The plural of 'anecdote' is not 'data'.
I just made a long call to the Family Research Council in Washington DC, I was interested in possibly supporting them, I agree on many of the positions they claim to represent. I am setting here very disappointed, to use mild comparisons they appear to be modern day Pharisees and Sadducees. For you non Christians they may be people who have hidden motives and are not who they claim to be. It is impossible to determine who or where there funding comes from. For all we know they could be funded by interests in China who wish to have much more control over the USA. The Fact is we just don’t know who the money comes from or if they have hidden motives. Do any of you know exactly who there money comes from? Please don’t use the Evangelical Council as a resource to find more on this subject, you will get only general meaningless data from them. How about it Family Research Council, give us a list of your top twenty contributors and there amounts.
Super Expert
I agree that abortion is a terrible practice but the fact of the matter is that the woman who has the future baby growing inside of her is the only person who is qualified to make that decision.
A perfect example.
It ignores the fact that a man helped make the baby , in EVERY case, and it also ignores the fact that in usual circumstances, the man is held financially responsible for the child if she chooses to not kill it.
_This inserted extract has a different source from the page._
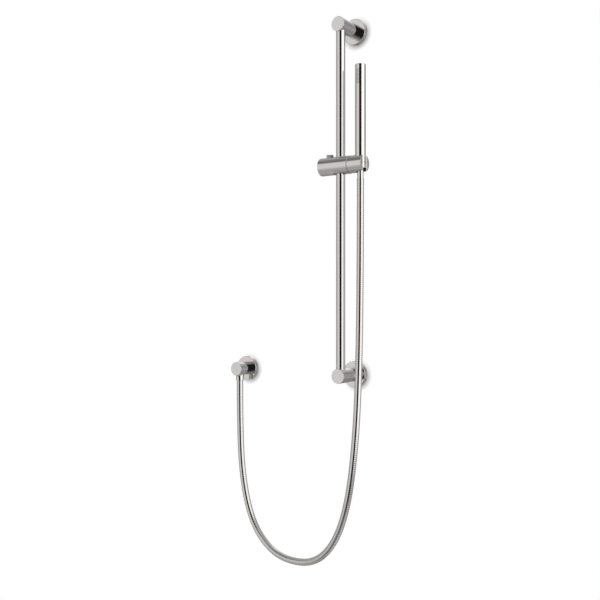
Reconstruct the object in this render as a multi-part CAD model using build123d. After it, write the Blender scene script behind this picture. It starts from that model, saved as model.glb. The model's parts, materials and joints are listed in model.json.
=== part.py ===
from build123d import *
import os
from math import tan, radians, cos, pi

# Hand shower on a wall slide bar. Millimetres, +Z up, the wall is the plane Y = 0 and everything stands
# out of it towards -Y. The origin is the centre of the lower bracket's flange, on the wall.

# Driving dimensions
RAIL_SPACING = 660.0    # centre distance of the two brackets
RAIL_D = 17.6
RAIL_Y = -56.9          # rail axis in front of the wall
RAIL_WALL = 1.5
POST_D = 27.8
POST_REACH = 67.7       # front face of a bracket post in front of the wall
FLANGE_D = 49.5
FLANGE_T = 9.2
OUTLET_X = -263.0       # water outlet, left of the rail
OUTLET_REACH = 43.5
SPOUT_Y = -30.7         # axis of the outlet's downward port
SLIDER_Z = 395.7        # slider axis at rest
SLIDER_D = 34.0
SLIDER_LEFT = -42.2
SEAM_X = 20.9           # right face of the slider body
HOLDER_END = 52.3
HOLDER_D = 33.2
WASHER_T = 1.6
SLEEVE_D = 26.8
SLEEVE_HALF = 15.1      # half the sleeve's height
RING_D = 22.0           # outside of the glide rings
BATON_X = 42.9          # hand shower axis
BATON_D = 20.3
BATON_TOP = 579.0
BATON_BOTTOM = 397.4
CAP_H = 8.0
PANEL_W = 8.6
PANEL_H = 30.4
PANEL_SUNK = 0.1        # depth of the spray plate's face below the tube's
NUT_SHOULDER = 386.8    # the nut's step, which sits on the holder's ledge
NECK_D = 12.1
NECK_BOTTOM = 368.4
SLOT_W = 16.5
SEAT_D = 22.3           # counterbore that holds the seat
SEAT_WALL = 1.2
SEAT_END = 50.0         # right end of the seat, short of the holder's rim
NUT_SEAM = 0.8          # open joint between nut and tube
BUTTON_X = -23.7
BUTTON_D = 13.4
BUTTON_TOP = 417.4
BUTTON_BOTTOM = 390.5
WELL_FLOOR = 383.0
COLLAR_D = 16.6
COLLAR_BOTTOM = -24.3
SPOUT_BOTTOM = -19.0
SPOUT_BORE = 13.4
HOSE_D = 13.6
THREAD_D = 14.8         # the hand shower's plain stand-in for its thread
THREAD_END = 390.4
FITTING_TOP = 412.0
WATERWAY_TOP = 536.0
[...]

Can you name any other case wherein one person can be held liable for tens of thousands of dollars based on the choice of another?
You cannot, because there is no other situation in which this is allowed under law due to the Equal Protections Clause of the Constitution. This is why giving special "choices" to women are unconstitutional.
The plural of 'anecdote' is not 'data'.
has anything to do with this. Whether or not the man is held accountable should the woman have the child, it is still the woman who has to carry the baby , whose food choices will directly impact the health of the baby, and she is the only one responsible or accountable at this point. So I don't see why that has anything to do with it. How does a man's financial accountability post-birth entitle him to make a life changing decision for somebody else?
It is the Equal Protection under the law clause, that is how.
Am I suggesting that he should have majority voice in a decision? No.
Nor should she, either. As a couple comprised of equals, they should have equal rights and equal responsibilities.
Are you truly arguing for inequality?
The plural of 'anecdote' is not 'data'.
I thought I replied to this yesterday but apparently I never clicked submit or something...
What I tried to point out is that a man has the capability to rape a woman while leaving a woman with 100% of the burden to carry and deliver the baby . After the baby is born the woman can turn it over to another family for adoption which is when a man's opinion is relevant and therefor his consent is obligatory. But since the woman has to carry the baby and deliver the baby, it is her choice alone to make.
If a man's consent is required for abortion that eliminates all of the situations where abortion is actually morally defensible such as rape and drugged out or otherwise irresponsible parents.
Are you arguing that because it is /possible/ that a man can rape, and impregnate, a woman all other men have no say in whether his child lives or not?
This seems like an indefensible position to me.
I understand that the woman is responsible for 9 months of gestation, but I think you should at least consider acknowledging the fact that the man is financially liable for that person for the next 18 years. That is 24 times the length. For every month the woman carries the child, the man pays for 2 years. There is no other scenario in America where a person can be held legally responsible for another person's decision.
My argument is equality. Why is it reasonable that the man has no say? Is his life not affected in a major way?
The plural of 'anecdote' is not 'data'.
My point is that because the man is fiscally obligated to pay for the baby he most certainly should have a chance to opt for the woman to have an abortion (and this could potentially remove his fiscal responsibility) but he should not have the option to force the woman to have the baby despite her own objections. Since she will have to carry and deliver the baby no matter what, the carrying and delivering of the baby is her choice to make.
There are some gender inequalities that abortion addresses but this isn't enough to justify it.